### The exercise
Locate the word "from" in the material, then show every line that holds it.

### Data excerpts
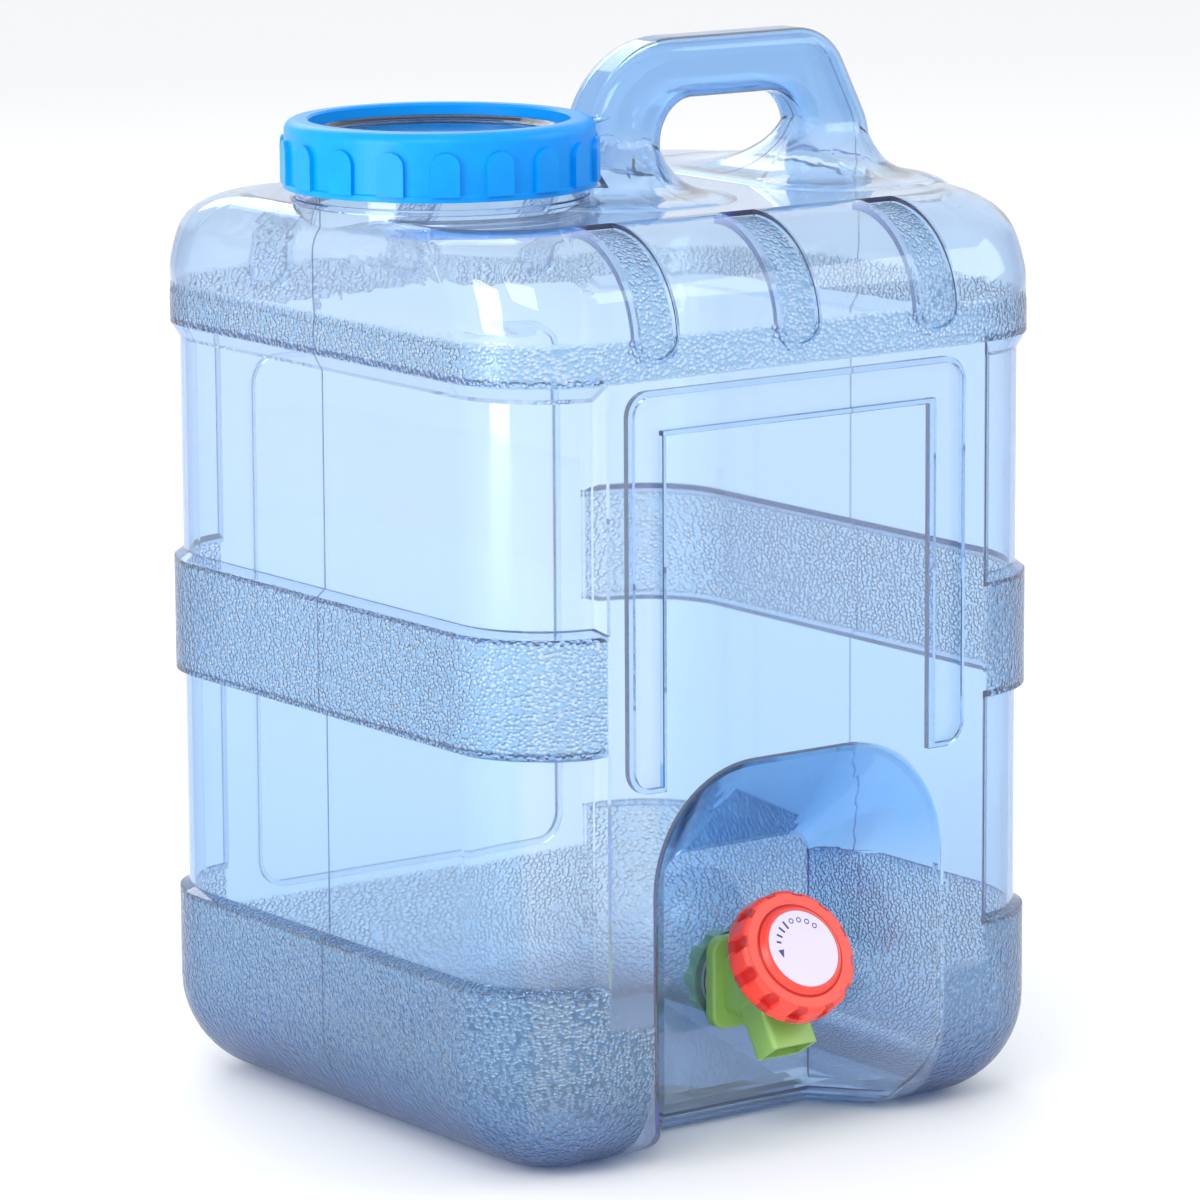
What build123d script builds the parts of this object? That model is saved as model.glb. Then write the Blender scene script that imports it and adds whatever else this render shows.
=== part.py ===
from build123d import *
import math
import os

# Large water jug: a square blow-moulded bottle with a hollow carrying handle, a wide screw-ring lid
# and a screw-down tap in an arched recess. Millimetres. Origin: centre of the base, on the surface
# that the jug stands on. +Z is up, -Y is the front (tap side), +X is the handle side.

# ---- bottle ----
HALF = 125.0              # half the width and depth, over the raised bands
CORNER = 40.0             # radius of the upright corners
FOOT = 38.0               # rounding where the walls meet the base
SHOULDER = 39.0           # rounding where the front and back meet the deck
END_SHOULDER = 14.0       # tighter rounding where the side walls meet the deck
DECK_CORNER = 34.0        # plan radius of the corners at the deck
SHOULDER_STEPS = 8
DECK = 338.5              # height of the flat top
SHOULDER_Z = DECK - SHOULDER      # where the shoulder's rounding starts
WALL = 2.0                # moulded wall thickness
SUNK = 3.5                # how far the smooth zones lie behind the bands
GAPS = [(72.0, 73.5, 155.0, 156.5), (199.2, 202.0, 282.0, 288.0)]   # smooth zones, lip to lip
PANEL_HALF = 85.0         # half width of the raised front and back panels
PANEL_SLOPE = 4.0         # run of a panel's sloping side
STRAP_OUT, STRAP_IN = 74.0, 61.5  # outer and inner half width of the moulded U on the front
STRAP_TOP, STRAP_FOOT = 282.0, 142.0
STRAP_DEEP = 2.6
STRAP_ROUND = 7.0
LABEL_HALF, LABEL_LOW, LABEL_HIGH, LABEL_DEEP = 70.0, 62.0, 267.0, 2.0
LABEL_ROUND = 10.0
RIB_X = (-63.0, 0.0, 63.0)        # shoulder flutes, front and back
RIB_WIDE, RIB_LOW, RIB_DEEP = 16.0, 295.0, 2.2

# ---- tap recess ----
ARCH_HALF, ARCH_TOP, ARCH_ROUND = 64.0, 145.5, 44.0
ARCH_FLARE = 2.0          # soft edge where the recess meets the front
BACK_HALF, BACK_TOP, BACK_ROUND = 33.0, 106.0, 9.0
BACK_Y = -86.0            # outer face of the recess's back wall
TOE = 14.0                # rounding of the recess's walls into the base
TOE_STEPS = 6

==

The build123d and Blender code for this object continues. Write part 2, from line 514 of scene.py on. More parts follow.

...

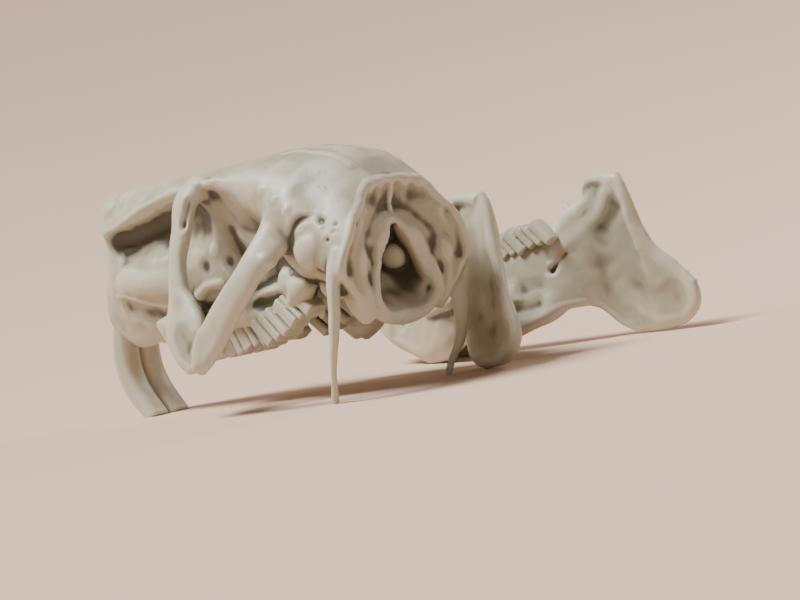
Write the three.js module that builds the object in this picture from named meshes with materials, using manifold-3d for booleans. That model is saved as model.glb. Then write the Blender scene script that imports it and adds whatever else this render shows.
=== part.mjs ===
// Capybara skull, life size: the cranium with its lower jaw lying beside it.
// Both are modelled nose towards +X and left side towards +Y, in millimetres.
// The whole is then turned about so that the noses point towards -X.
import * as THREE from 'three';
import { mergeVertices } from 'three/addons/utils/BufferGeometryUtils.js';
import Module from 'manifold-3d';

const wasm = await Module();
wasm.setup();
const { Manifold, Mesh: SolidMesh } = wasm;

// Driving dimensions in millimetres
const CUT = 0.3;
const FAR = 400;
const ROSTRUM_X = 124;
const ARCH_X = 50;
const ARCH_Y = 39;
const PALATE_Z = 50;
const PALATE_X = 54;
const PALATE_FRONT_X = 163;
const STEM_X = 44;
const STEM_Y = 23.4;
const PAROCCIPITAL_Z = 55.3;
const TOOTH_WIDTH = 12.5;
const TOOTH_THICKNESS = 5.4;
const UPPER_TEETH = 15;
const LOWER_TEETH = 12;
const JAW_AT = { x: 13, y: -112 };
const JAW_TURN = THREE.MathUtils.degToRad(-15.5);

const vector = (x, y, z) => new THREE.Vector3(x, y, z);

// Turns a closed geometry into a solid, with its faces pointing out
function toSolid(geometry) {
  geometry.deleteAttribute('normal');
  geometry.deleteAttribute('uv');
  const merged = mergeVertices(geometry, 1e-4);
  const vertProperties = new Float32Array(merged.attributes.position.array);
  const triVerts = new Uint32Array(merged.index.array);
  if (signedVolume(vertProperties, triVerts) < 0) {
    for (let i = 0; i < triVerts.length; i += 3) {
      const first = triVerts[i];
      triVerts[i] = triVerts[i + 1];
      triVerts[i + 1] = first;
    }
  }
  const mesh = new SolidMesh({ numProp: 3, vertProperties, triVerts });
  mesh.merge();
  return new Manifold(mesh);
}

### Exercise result
from build123d import *
The build123d and Blender code for this object continues. Write part 2, from line 514 of scene.py on. More parts follow.
Write the three.js module that builds the object in this picture from named meshes with materials, using manifold-3d for booleans. That model is saved as model.glb. Then write the Blender scene script that imports it and adds whatever else this render shows.
import * as THREE from 'three';
import { mergeVertices } from 'three/addons/utils/BufferGeometryUtils.js';
import Module from 'manifold-3d';